Edhec methodology adopted
We used the Edhec Alternative Indices to measure the performance of hedge fund strategies and their exposure to major risk factors. These indices of indices have the merit of being by construction more representative and more stable than the hedge fund indices available on the market (see www.edhec-risk.com for more details).
However, with hedge fund strategies showing significant extreme risks, we decided to present three risk-adjusted performance indicators taking account of this specific feature. The modified Sharpe ratio, for example, involves replacing the volatility in the denominator of the traditional Sharpe ratio with the modified value-at-risk. The Sortino ratio divides the excess return of an asset over a pre-specified threshold (the minimum acceptable return is equal to 2.5% in our case), by the downside risk of this asset. Finally, the Omega ratio involves dividing the probability weighted average return of an asset over a pre-specified threshold by the probability weighted average return of this asset below the same threshold.

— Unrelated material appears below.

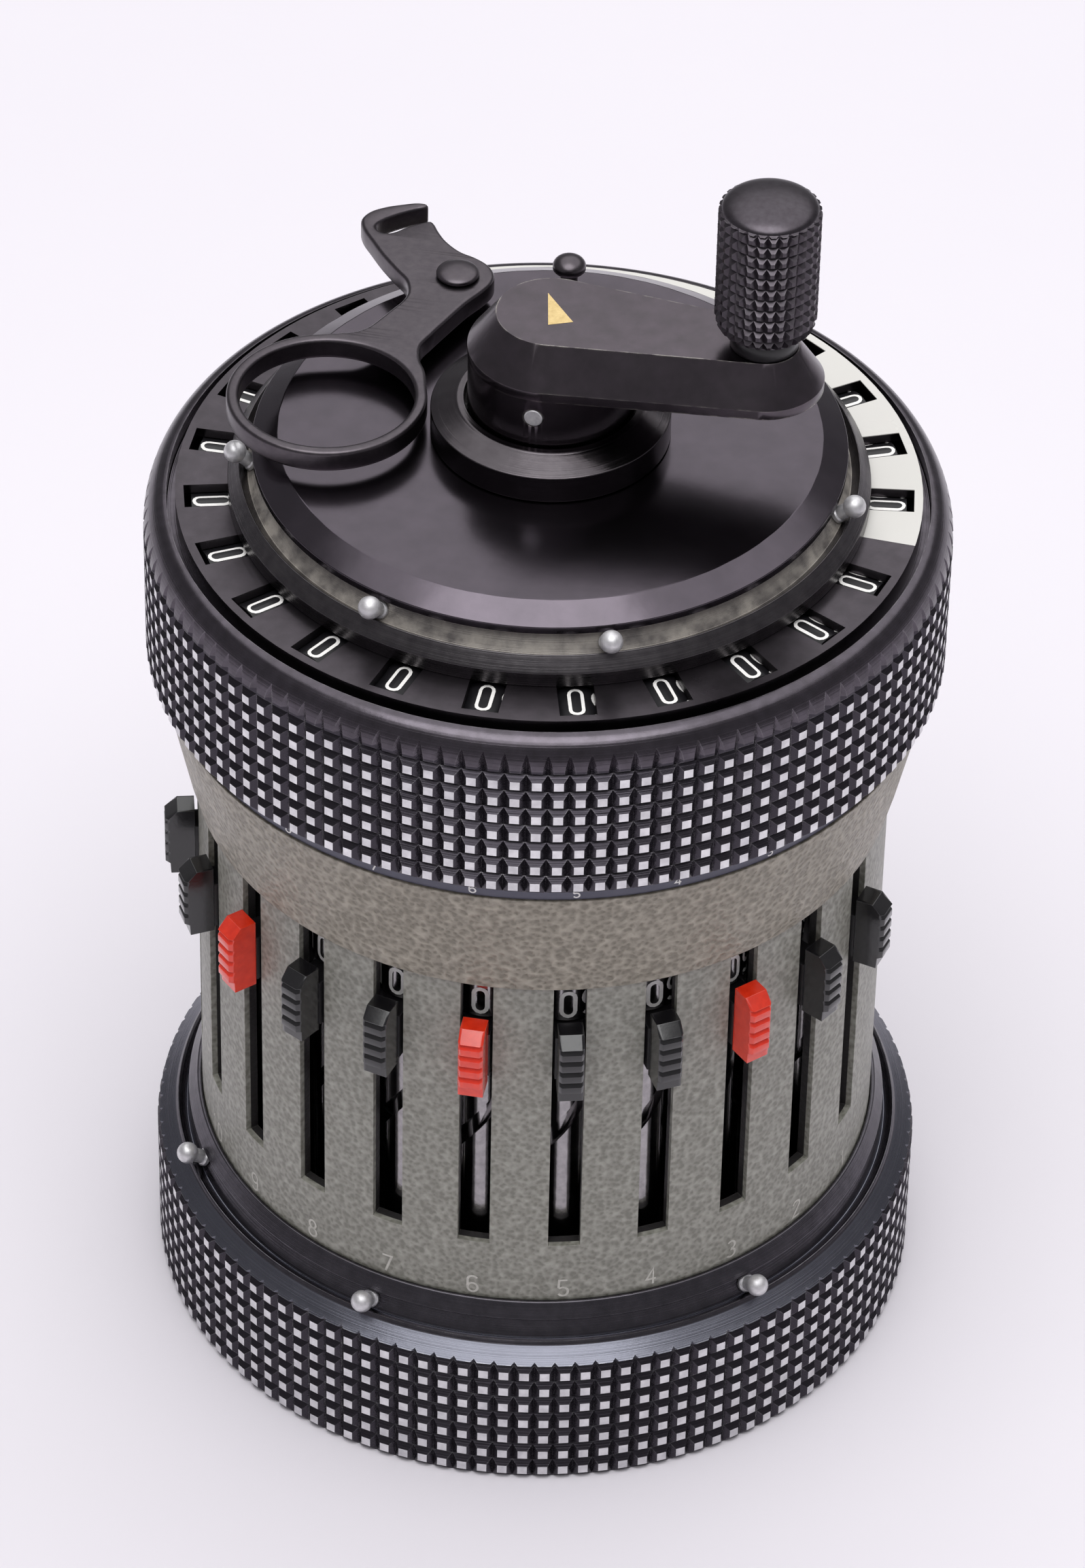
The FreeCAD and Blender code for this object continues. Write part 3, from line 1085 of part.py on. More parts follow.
arm = new_body("crank_arm")
band_sketch = new_sketch(arm, "XY_Plane", "arm_band", "armFoot")
draw_pear(band_sketch, "armHubRadius", "armEndRadius")
pad(arm, band_sketch, "armEdge - armFoot", "arm_band_pad")
low_sketch = new_sketch(arm, "XY_Plane", "arm_low", "armEdge")
draw_pear(low_sketch, "armHubRadius", "armEndRadius")
high_sketch = new_sketch(arm, "XY_Plane", "arm_high", "armTop")
draw_pear(high_sketch, "armHubTopRadius", "armEndTopRadius")
bevel = arm.newObject("PartDesign::AdditiveLoft", "arm_bevel")
bevel.Profile = low_sketch
bevel.Sections = [high_sketch]
bevel.Ruled = True
doc.recompute()
disc(arm, "0", "hubRadius", "hubFoot", "armFoot - hubFoot", "hub")
shaft_bore = new_sketch(arm, "XY_Plane", "shaft_bore", "hubFoot")
draw_circle(shaft_bore, "0", "0", "shaftRadius + seatGap")
pocket(arm, shaft_bore, "shaftTop - hubFoot", "shaft_bore_cut", True)
cross_bore = new_sketch(arm, "XZ_Plane", "cross_bore", "-hubRadius - cutBeyond")
draw_circle(cross_bore, "0", "crossPinHeight", "crossPinRadius + seatGap")
pocket(arm, cross_bore, "2 * (hubRadius + cutBeyond)", "cross_bore_cut", True)
grip_bore = new_sketch(arm, "XY_Plane", "grip_seat", "armTop")
draw_circle(grip_bore, "armLength", "0", "gripSpindleRadius + seatGap")
pocket(arm, grip_bore, "armTop - gripSpindleFoot", "grip_seat_cut")
place_about_axis(arm, crank_angle)
keep("crank_arm", arm)

cross_pin = doc.addObject("Part::Cylinder", "crank_pin")
cross_pin.setExpression("Radius", bound("crossPinRadius"))
cross_pin.setExpression("Height", bound("2 * (hubRadius + crossPinProud)"))
pin_end = Vector(0, value("hubRadius + crossPinProud"), value("crossPinHeight"))
cross_pin.Placement = Placement(crank_turn.multVec(pin_end),
                                crank_turn.multiply(Rotation(Vector(1, 0, 0), 90)))
keep("crank_pin", cross_pin)

spindle_outline = [
    ("0", "gripSpindleFoot + clearPlay"), ("gripSpindleRadius", "gripSpindleFoot + clearPlay"),
    ("gripSpindleRadius", "armTop"), ("gripCollarRadius", "armTop"),
    ("gripCollarRadius", "armTop + gripCollarHeight"),
    ("gripSpindleRadius", "armTop + gripCollarHeight"), ("gripSpindleRadius", "gripSpindleTop"),
    ("0", "gripSpindleTop")]
grip_spindle = turned_body("grip_spindle", spindle_outline)
grip = turned_body("crank_grip", [
    ("gripSpindleRadius + runningFit", "gripFoot"), ("gripRadius - gripChamfer", "gripFoot"),
    ("gripRadius", "gripFoot + gripChamfer"), ("gripRadius", "gripKnurlTop"),
    ("gripDomeRadius", "gripTop - gripCrownDrop"), ("gripCrownRadius", "gripTop"), ("0", "gripTop"),
    ("0", "gripBoreTop"), ("gripSpindleRadius + runningFit", "gripBoreTop")])
for label, item in (("grip_spindle", grip_spindle), ("crank_grip", grip)):
    item.Placement = Placement(crank_turn.multVec(Vector(value("armLength"), 0, 0)), Rotation())
    keep(label, item)

doc.recompute()

for item in doc.Objects:
    if "Invalid" in item.State or "Error" in item.State:
        raise RuntimeError("%s failed: %s" % (item.Label, item.State))
for item in sub_parts:
    if item.Shape.isNull() or not item.Shape.isValid():
        raise RuntimeError("%s has no valid shape" % item.Label)

os.makedirs("parts", exist_ok=True)
for item in sub_parts:
    item.Shape.exportStep("parts/%s.step" % item.Label)
print("%d sub-parts written" % len(sub_parts))
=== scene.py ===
import bmesh
import bpy
import json
import math
from mathutils import Matrix, Vector

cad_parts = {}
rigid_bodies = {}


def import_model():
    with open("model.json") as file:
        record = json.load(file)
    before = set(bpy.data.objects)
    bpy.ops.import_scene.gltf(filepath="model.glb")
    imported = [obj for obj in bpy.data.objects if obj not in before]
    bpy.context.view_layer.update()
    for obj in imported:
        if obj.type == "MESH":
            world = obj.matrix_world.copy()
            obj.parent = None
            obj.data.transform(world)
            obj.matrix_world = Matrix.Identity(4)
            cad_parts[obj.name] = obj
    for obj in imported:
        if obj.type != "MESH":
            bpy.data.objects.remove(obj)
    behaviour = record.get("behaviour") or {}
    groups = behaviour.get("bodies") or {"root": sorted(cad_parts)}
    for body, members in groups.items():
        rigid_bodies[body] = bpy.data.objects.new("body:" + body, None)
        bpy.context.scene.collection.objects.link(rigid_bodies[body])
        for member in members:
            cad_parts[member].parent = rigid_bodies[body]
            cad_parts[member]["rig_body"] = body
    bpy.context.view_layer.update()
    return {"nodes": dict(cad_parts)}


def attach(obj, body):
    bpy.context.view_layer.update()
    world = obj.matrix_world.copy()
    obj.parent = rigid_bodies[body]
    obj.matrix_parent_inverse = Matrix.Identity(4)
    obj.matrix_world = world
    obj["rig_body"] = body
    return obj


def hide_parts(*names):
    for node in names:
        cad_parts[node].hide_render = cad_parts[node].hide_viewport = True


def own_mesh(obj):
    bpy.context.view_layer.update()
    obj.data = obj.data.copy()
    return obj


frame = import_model()
nodes = frame["nodes"]
print("frame loaded,", len(nodes), "nodes")

mm = 0.001
fullTurn = 2 * math.pi


# colours are written as read from a screen, 0 to 255, and brought to linear values

def shade(red, green, blue):
    return tuple(((c / 255 + 0.055) / 1.055) ** 2.4 if c > 10 else c / 255 / 12.92
                 for c in (red, green, blue)) + (1.0,)


# node trees

def feed(tree, socket, item):
    if isinstance(item, bpy.types.NodeSocket):
        tree.links.new(item, socket)
    else:
        socket.default_value = item


def place(tree, kind, inputs=None, **settings):
    node = tree.nodes.new(kind)
    for word, item in settings.items():
        setattr(node, word, item)
    for key, item in (inputs or {}).items():
        feed(tree, node.inputs[key], item)
    return node


def put(tree, kind, inputs=None, **settings):
    return place(tree, "ShaderNode" + kind, inputs, **settings)


def newTree(name, kind, inputs, outputs):
    tree = bpy.data.node_groups.new(name, kind)
    for word, socketType in inputs:
        tree.interface.new_socket(word, in_out="INPUT", socket_type="NodeSocket" + socketType)
    for word, socketType in outputs:
        tree.interface.new_socket(word, in_out="OUTPUT", socket_type="NodeSocket" + socketType)
    return tree, tree.nodes.new("NodeGroupInput").outputs, tree.nodes.new("NodeGroupOutput").inputs


def calc(tree, operation, first, second):
    return put(tree, "Math", {0: first, 1: second}, operation=operation).outputs[0]


def between(tree, item, low, high):
    return calc(tree, "MULTIPLY", calc(tree, "GREATER_THAN", item, low),
                calc(tree, "LESS_THAN", item, high))


def ramp(tree, item, source, target=(0.0, 1.0)):
    return put(tree, "MapRange",
               {"Value": item, "From Min": source[0], "From Max": source[1],
                "To Min": target[0], "To Max": target[1]}).outputs["Result"]


def blendColour(tree, mask, first, second):
    node = put(tree, "Mix", {"Factor": mask, 6: first, 7: second}, data_type="RGBA")
    return node.outputs[2]


def objectPlace(tree):
    return put(tree, "TexCoord").outputs["Object"]


def split(tree, spot):
    return put(tree, "SeparateXYZ", {0: spot}).outputs


# distance from the upright axis
def reachOf(tree, parts):
    flat = put(tree, "CombineXYZ", {0: parts[0], 1: parts[1]}).outputs[0]
    return put(tree, "VectorMath", {0: flat}, operation="LENGTH").outputs["Value"]


# noise stays mostly within its range; a corner is told by how far its rounded normal turns
noise = dict(range=(0.3, 0.7), roughness=0.6, streakDetail=2.0)
wear = dict(corner=(0.995, 0.88), patches=(0.42, 0.6), detail=3.0, samples=6)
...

To aid clarity, we only reported correlation coefficients when factors appeared to be significant. These factors were identified as follows. In an attempt to highlight their true economic exposures to risk factors, we first corrected the hedge fund strategies’ historical return series for auto-correlation, following the iterative unsmoothing procedure introduced in Okunev and White (2004). We subsequently regressed hedge fund returns onto every single risk factor, and selected the ones showing coefficients that were significant at a 95% confidence level. We finally calculated the correlation coefficient of hedge fund strategies with the selected factors.